* Begin *
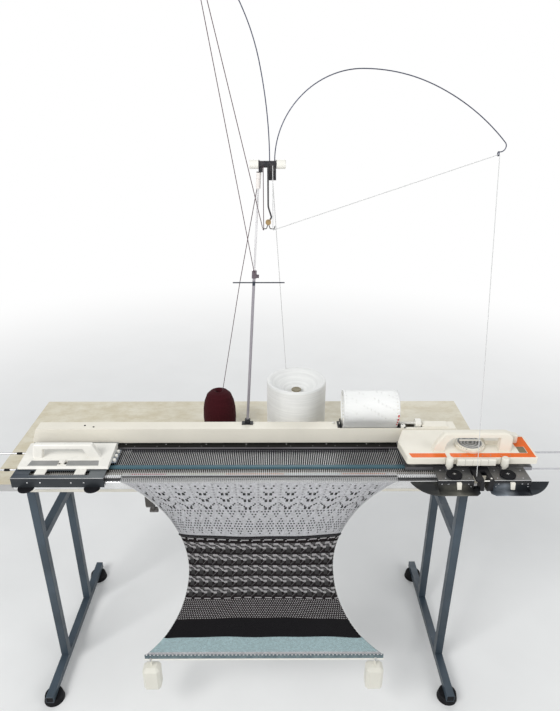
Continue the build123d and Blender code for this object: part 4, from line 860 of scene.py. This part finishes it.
def eyelets():
    """The lace's holes, as (half stitch, row) of a corner with the width and height in the same units."""
    fans = [FAN_FIRST + FAN_STITCHES * count for count in range(-1, 13)]
    leaves = [LEAF_FIRST + LEAF_STITCHES * count for count in range(-1, 22)]
    small, large = (2, 1), (3, 2)
    spots = []
    for middle in fans:
        for away, row, size in ((2.6, 3, small), (1.4, 5, small), (2.5, 8, small), (1.2, 9, large),
                                (3.9, 12, small), (2.7, 13, small), (1.1, 14, large), (4.6, 17, small),
                                (3.3, 18, small), (2.1, 19, small), (1.1, 20, large)):
            spots += [(middle - away, row, size), (middle + away, row, size)]
    for middle in leaves:
        for row, places in ((23, (-2, 0, 2)), (25, (-1, 1)), (27, (0,))):
            spots += [(middle + place, row, small) for place in places]
        for row, places in ((29, (0,)), (31, (-1, 1)), (33, (-2, 0, 2)), (35, (-3, -1, 1)), (37, (-2, 0, 2)),
                            (39, (-1, 1)), (41, (0,))):
            spots += [(middle + LEAF_STITCHES / 2 + place, row, small) for place in places]
    holes = {}
    for place, row, (wide, high) in spots:
        corner = round(2 * place - wide / 2)
        if 5 < corner < 2 * STITCHES - 8:
            holes[corner, row] = (wide, high)
    return holes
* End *
Reproduce the full listing exactly.

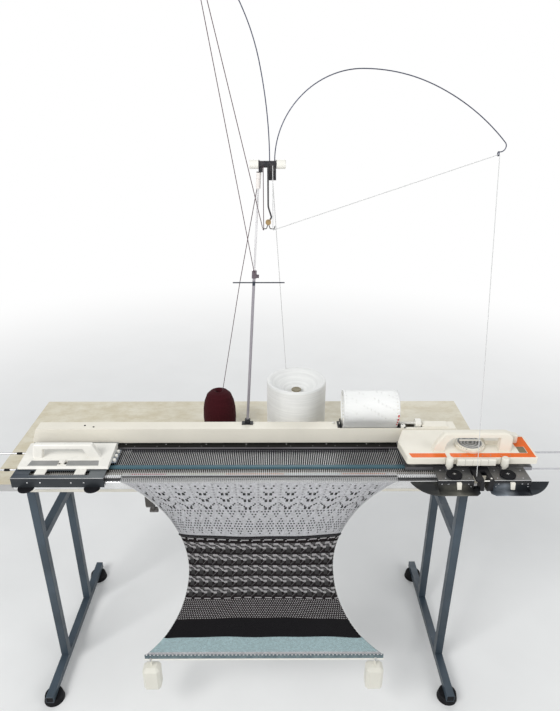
Continue the build123d and Blender code for this object: part 4, from line 860 of scene.py. This part finishes it.
def eyelets():
    """The lace's holes, as (half stitch, row) of a corner with the width and height in the same units."""
    fans = [FAN_FIRST + FAN_STITCHES * count for count in range(-1, 13)]
    leaves = [LEAF_FIRST + LEAF_STITCHES * count for count in range(-1, 22)]
    small, large = (2, 1), (3, 2)
    spots = []
    for middle in fans:
        for away, row, size in ((2.6, 3, small), (1.4, 5, small), (2.5, 8, small), (1.2, 9, large),
                                (3.9, 12, small), (2.7, 13, small), (1.1, 14, large), (4.6, 17, small),
                                (3.3, 18, small), (2.1, 19, small), (1.1, 20, large)):
            spots += [(middle - away, row, size), (middle + away, row, size)]
    for middle in leaves:
        for row, places in ((23, (-2, 0, 2)), (25, (-1, 1)), (27, (0,))):
            spots += [(middle + place, row, small) for place in places]
        for row, places in ((29, (0,)), (31, (-1, 1)), (33, (-2, 0, 2)), (35, (-3, -1, 1)), (37, (-2, 0, 2)),
                            (39, (-1, 1)), (41, (0,))):
            spots += [(middle + LEAF_STITCHES / 2 + place, row, small) for place in places]
    holes = {}
    for place, row, (wide, high) in spots:
        corner = round(2 * place - wide / 2)
        if 5 < corner < 2 * STITCHES - 8:
            holes[corner, row] = (wide, high)
    return holes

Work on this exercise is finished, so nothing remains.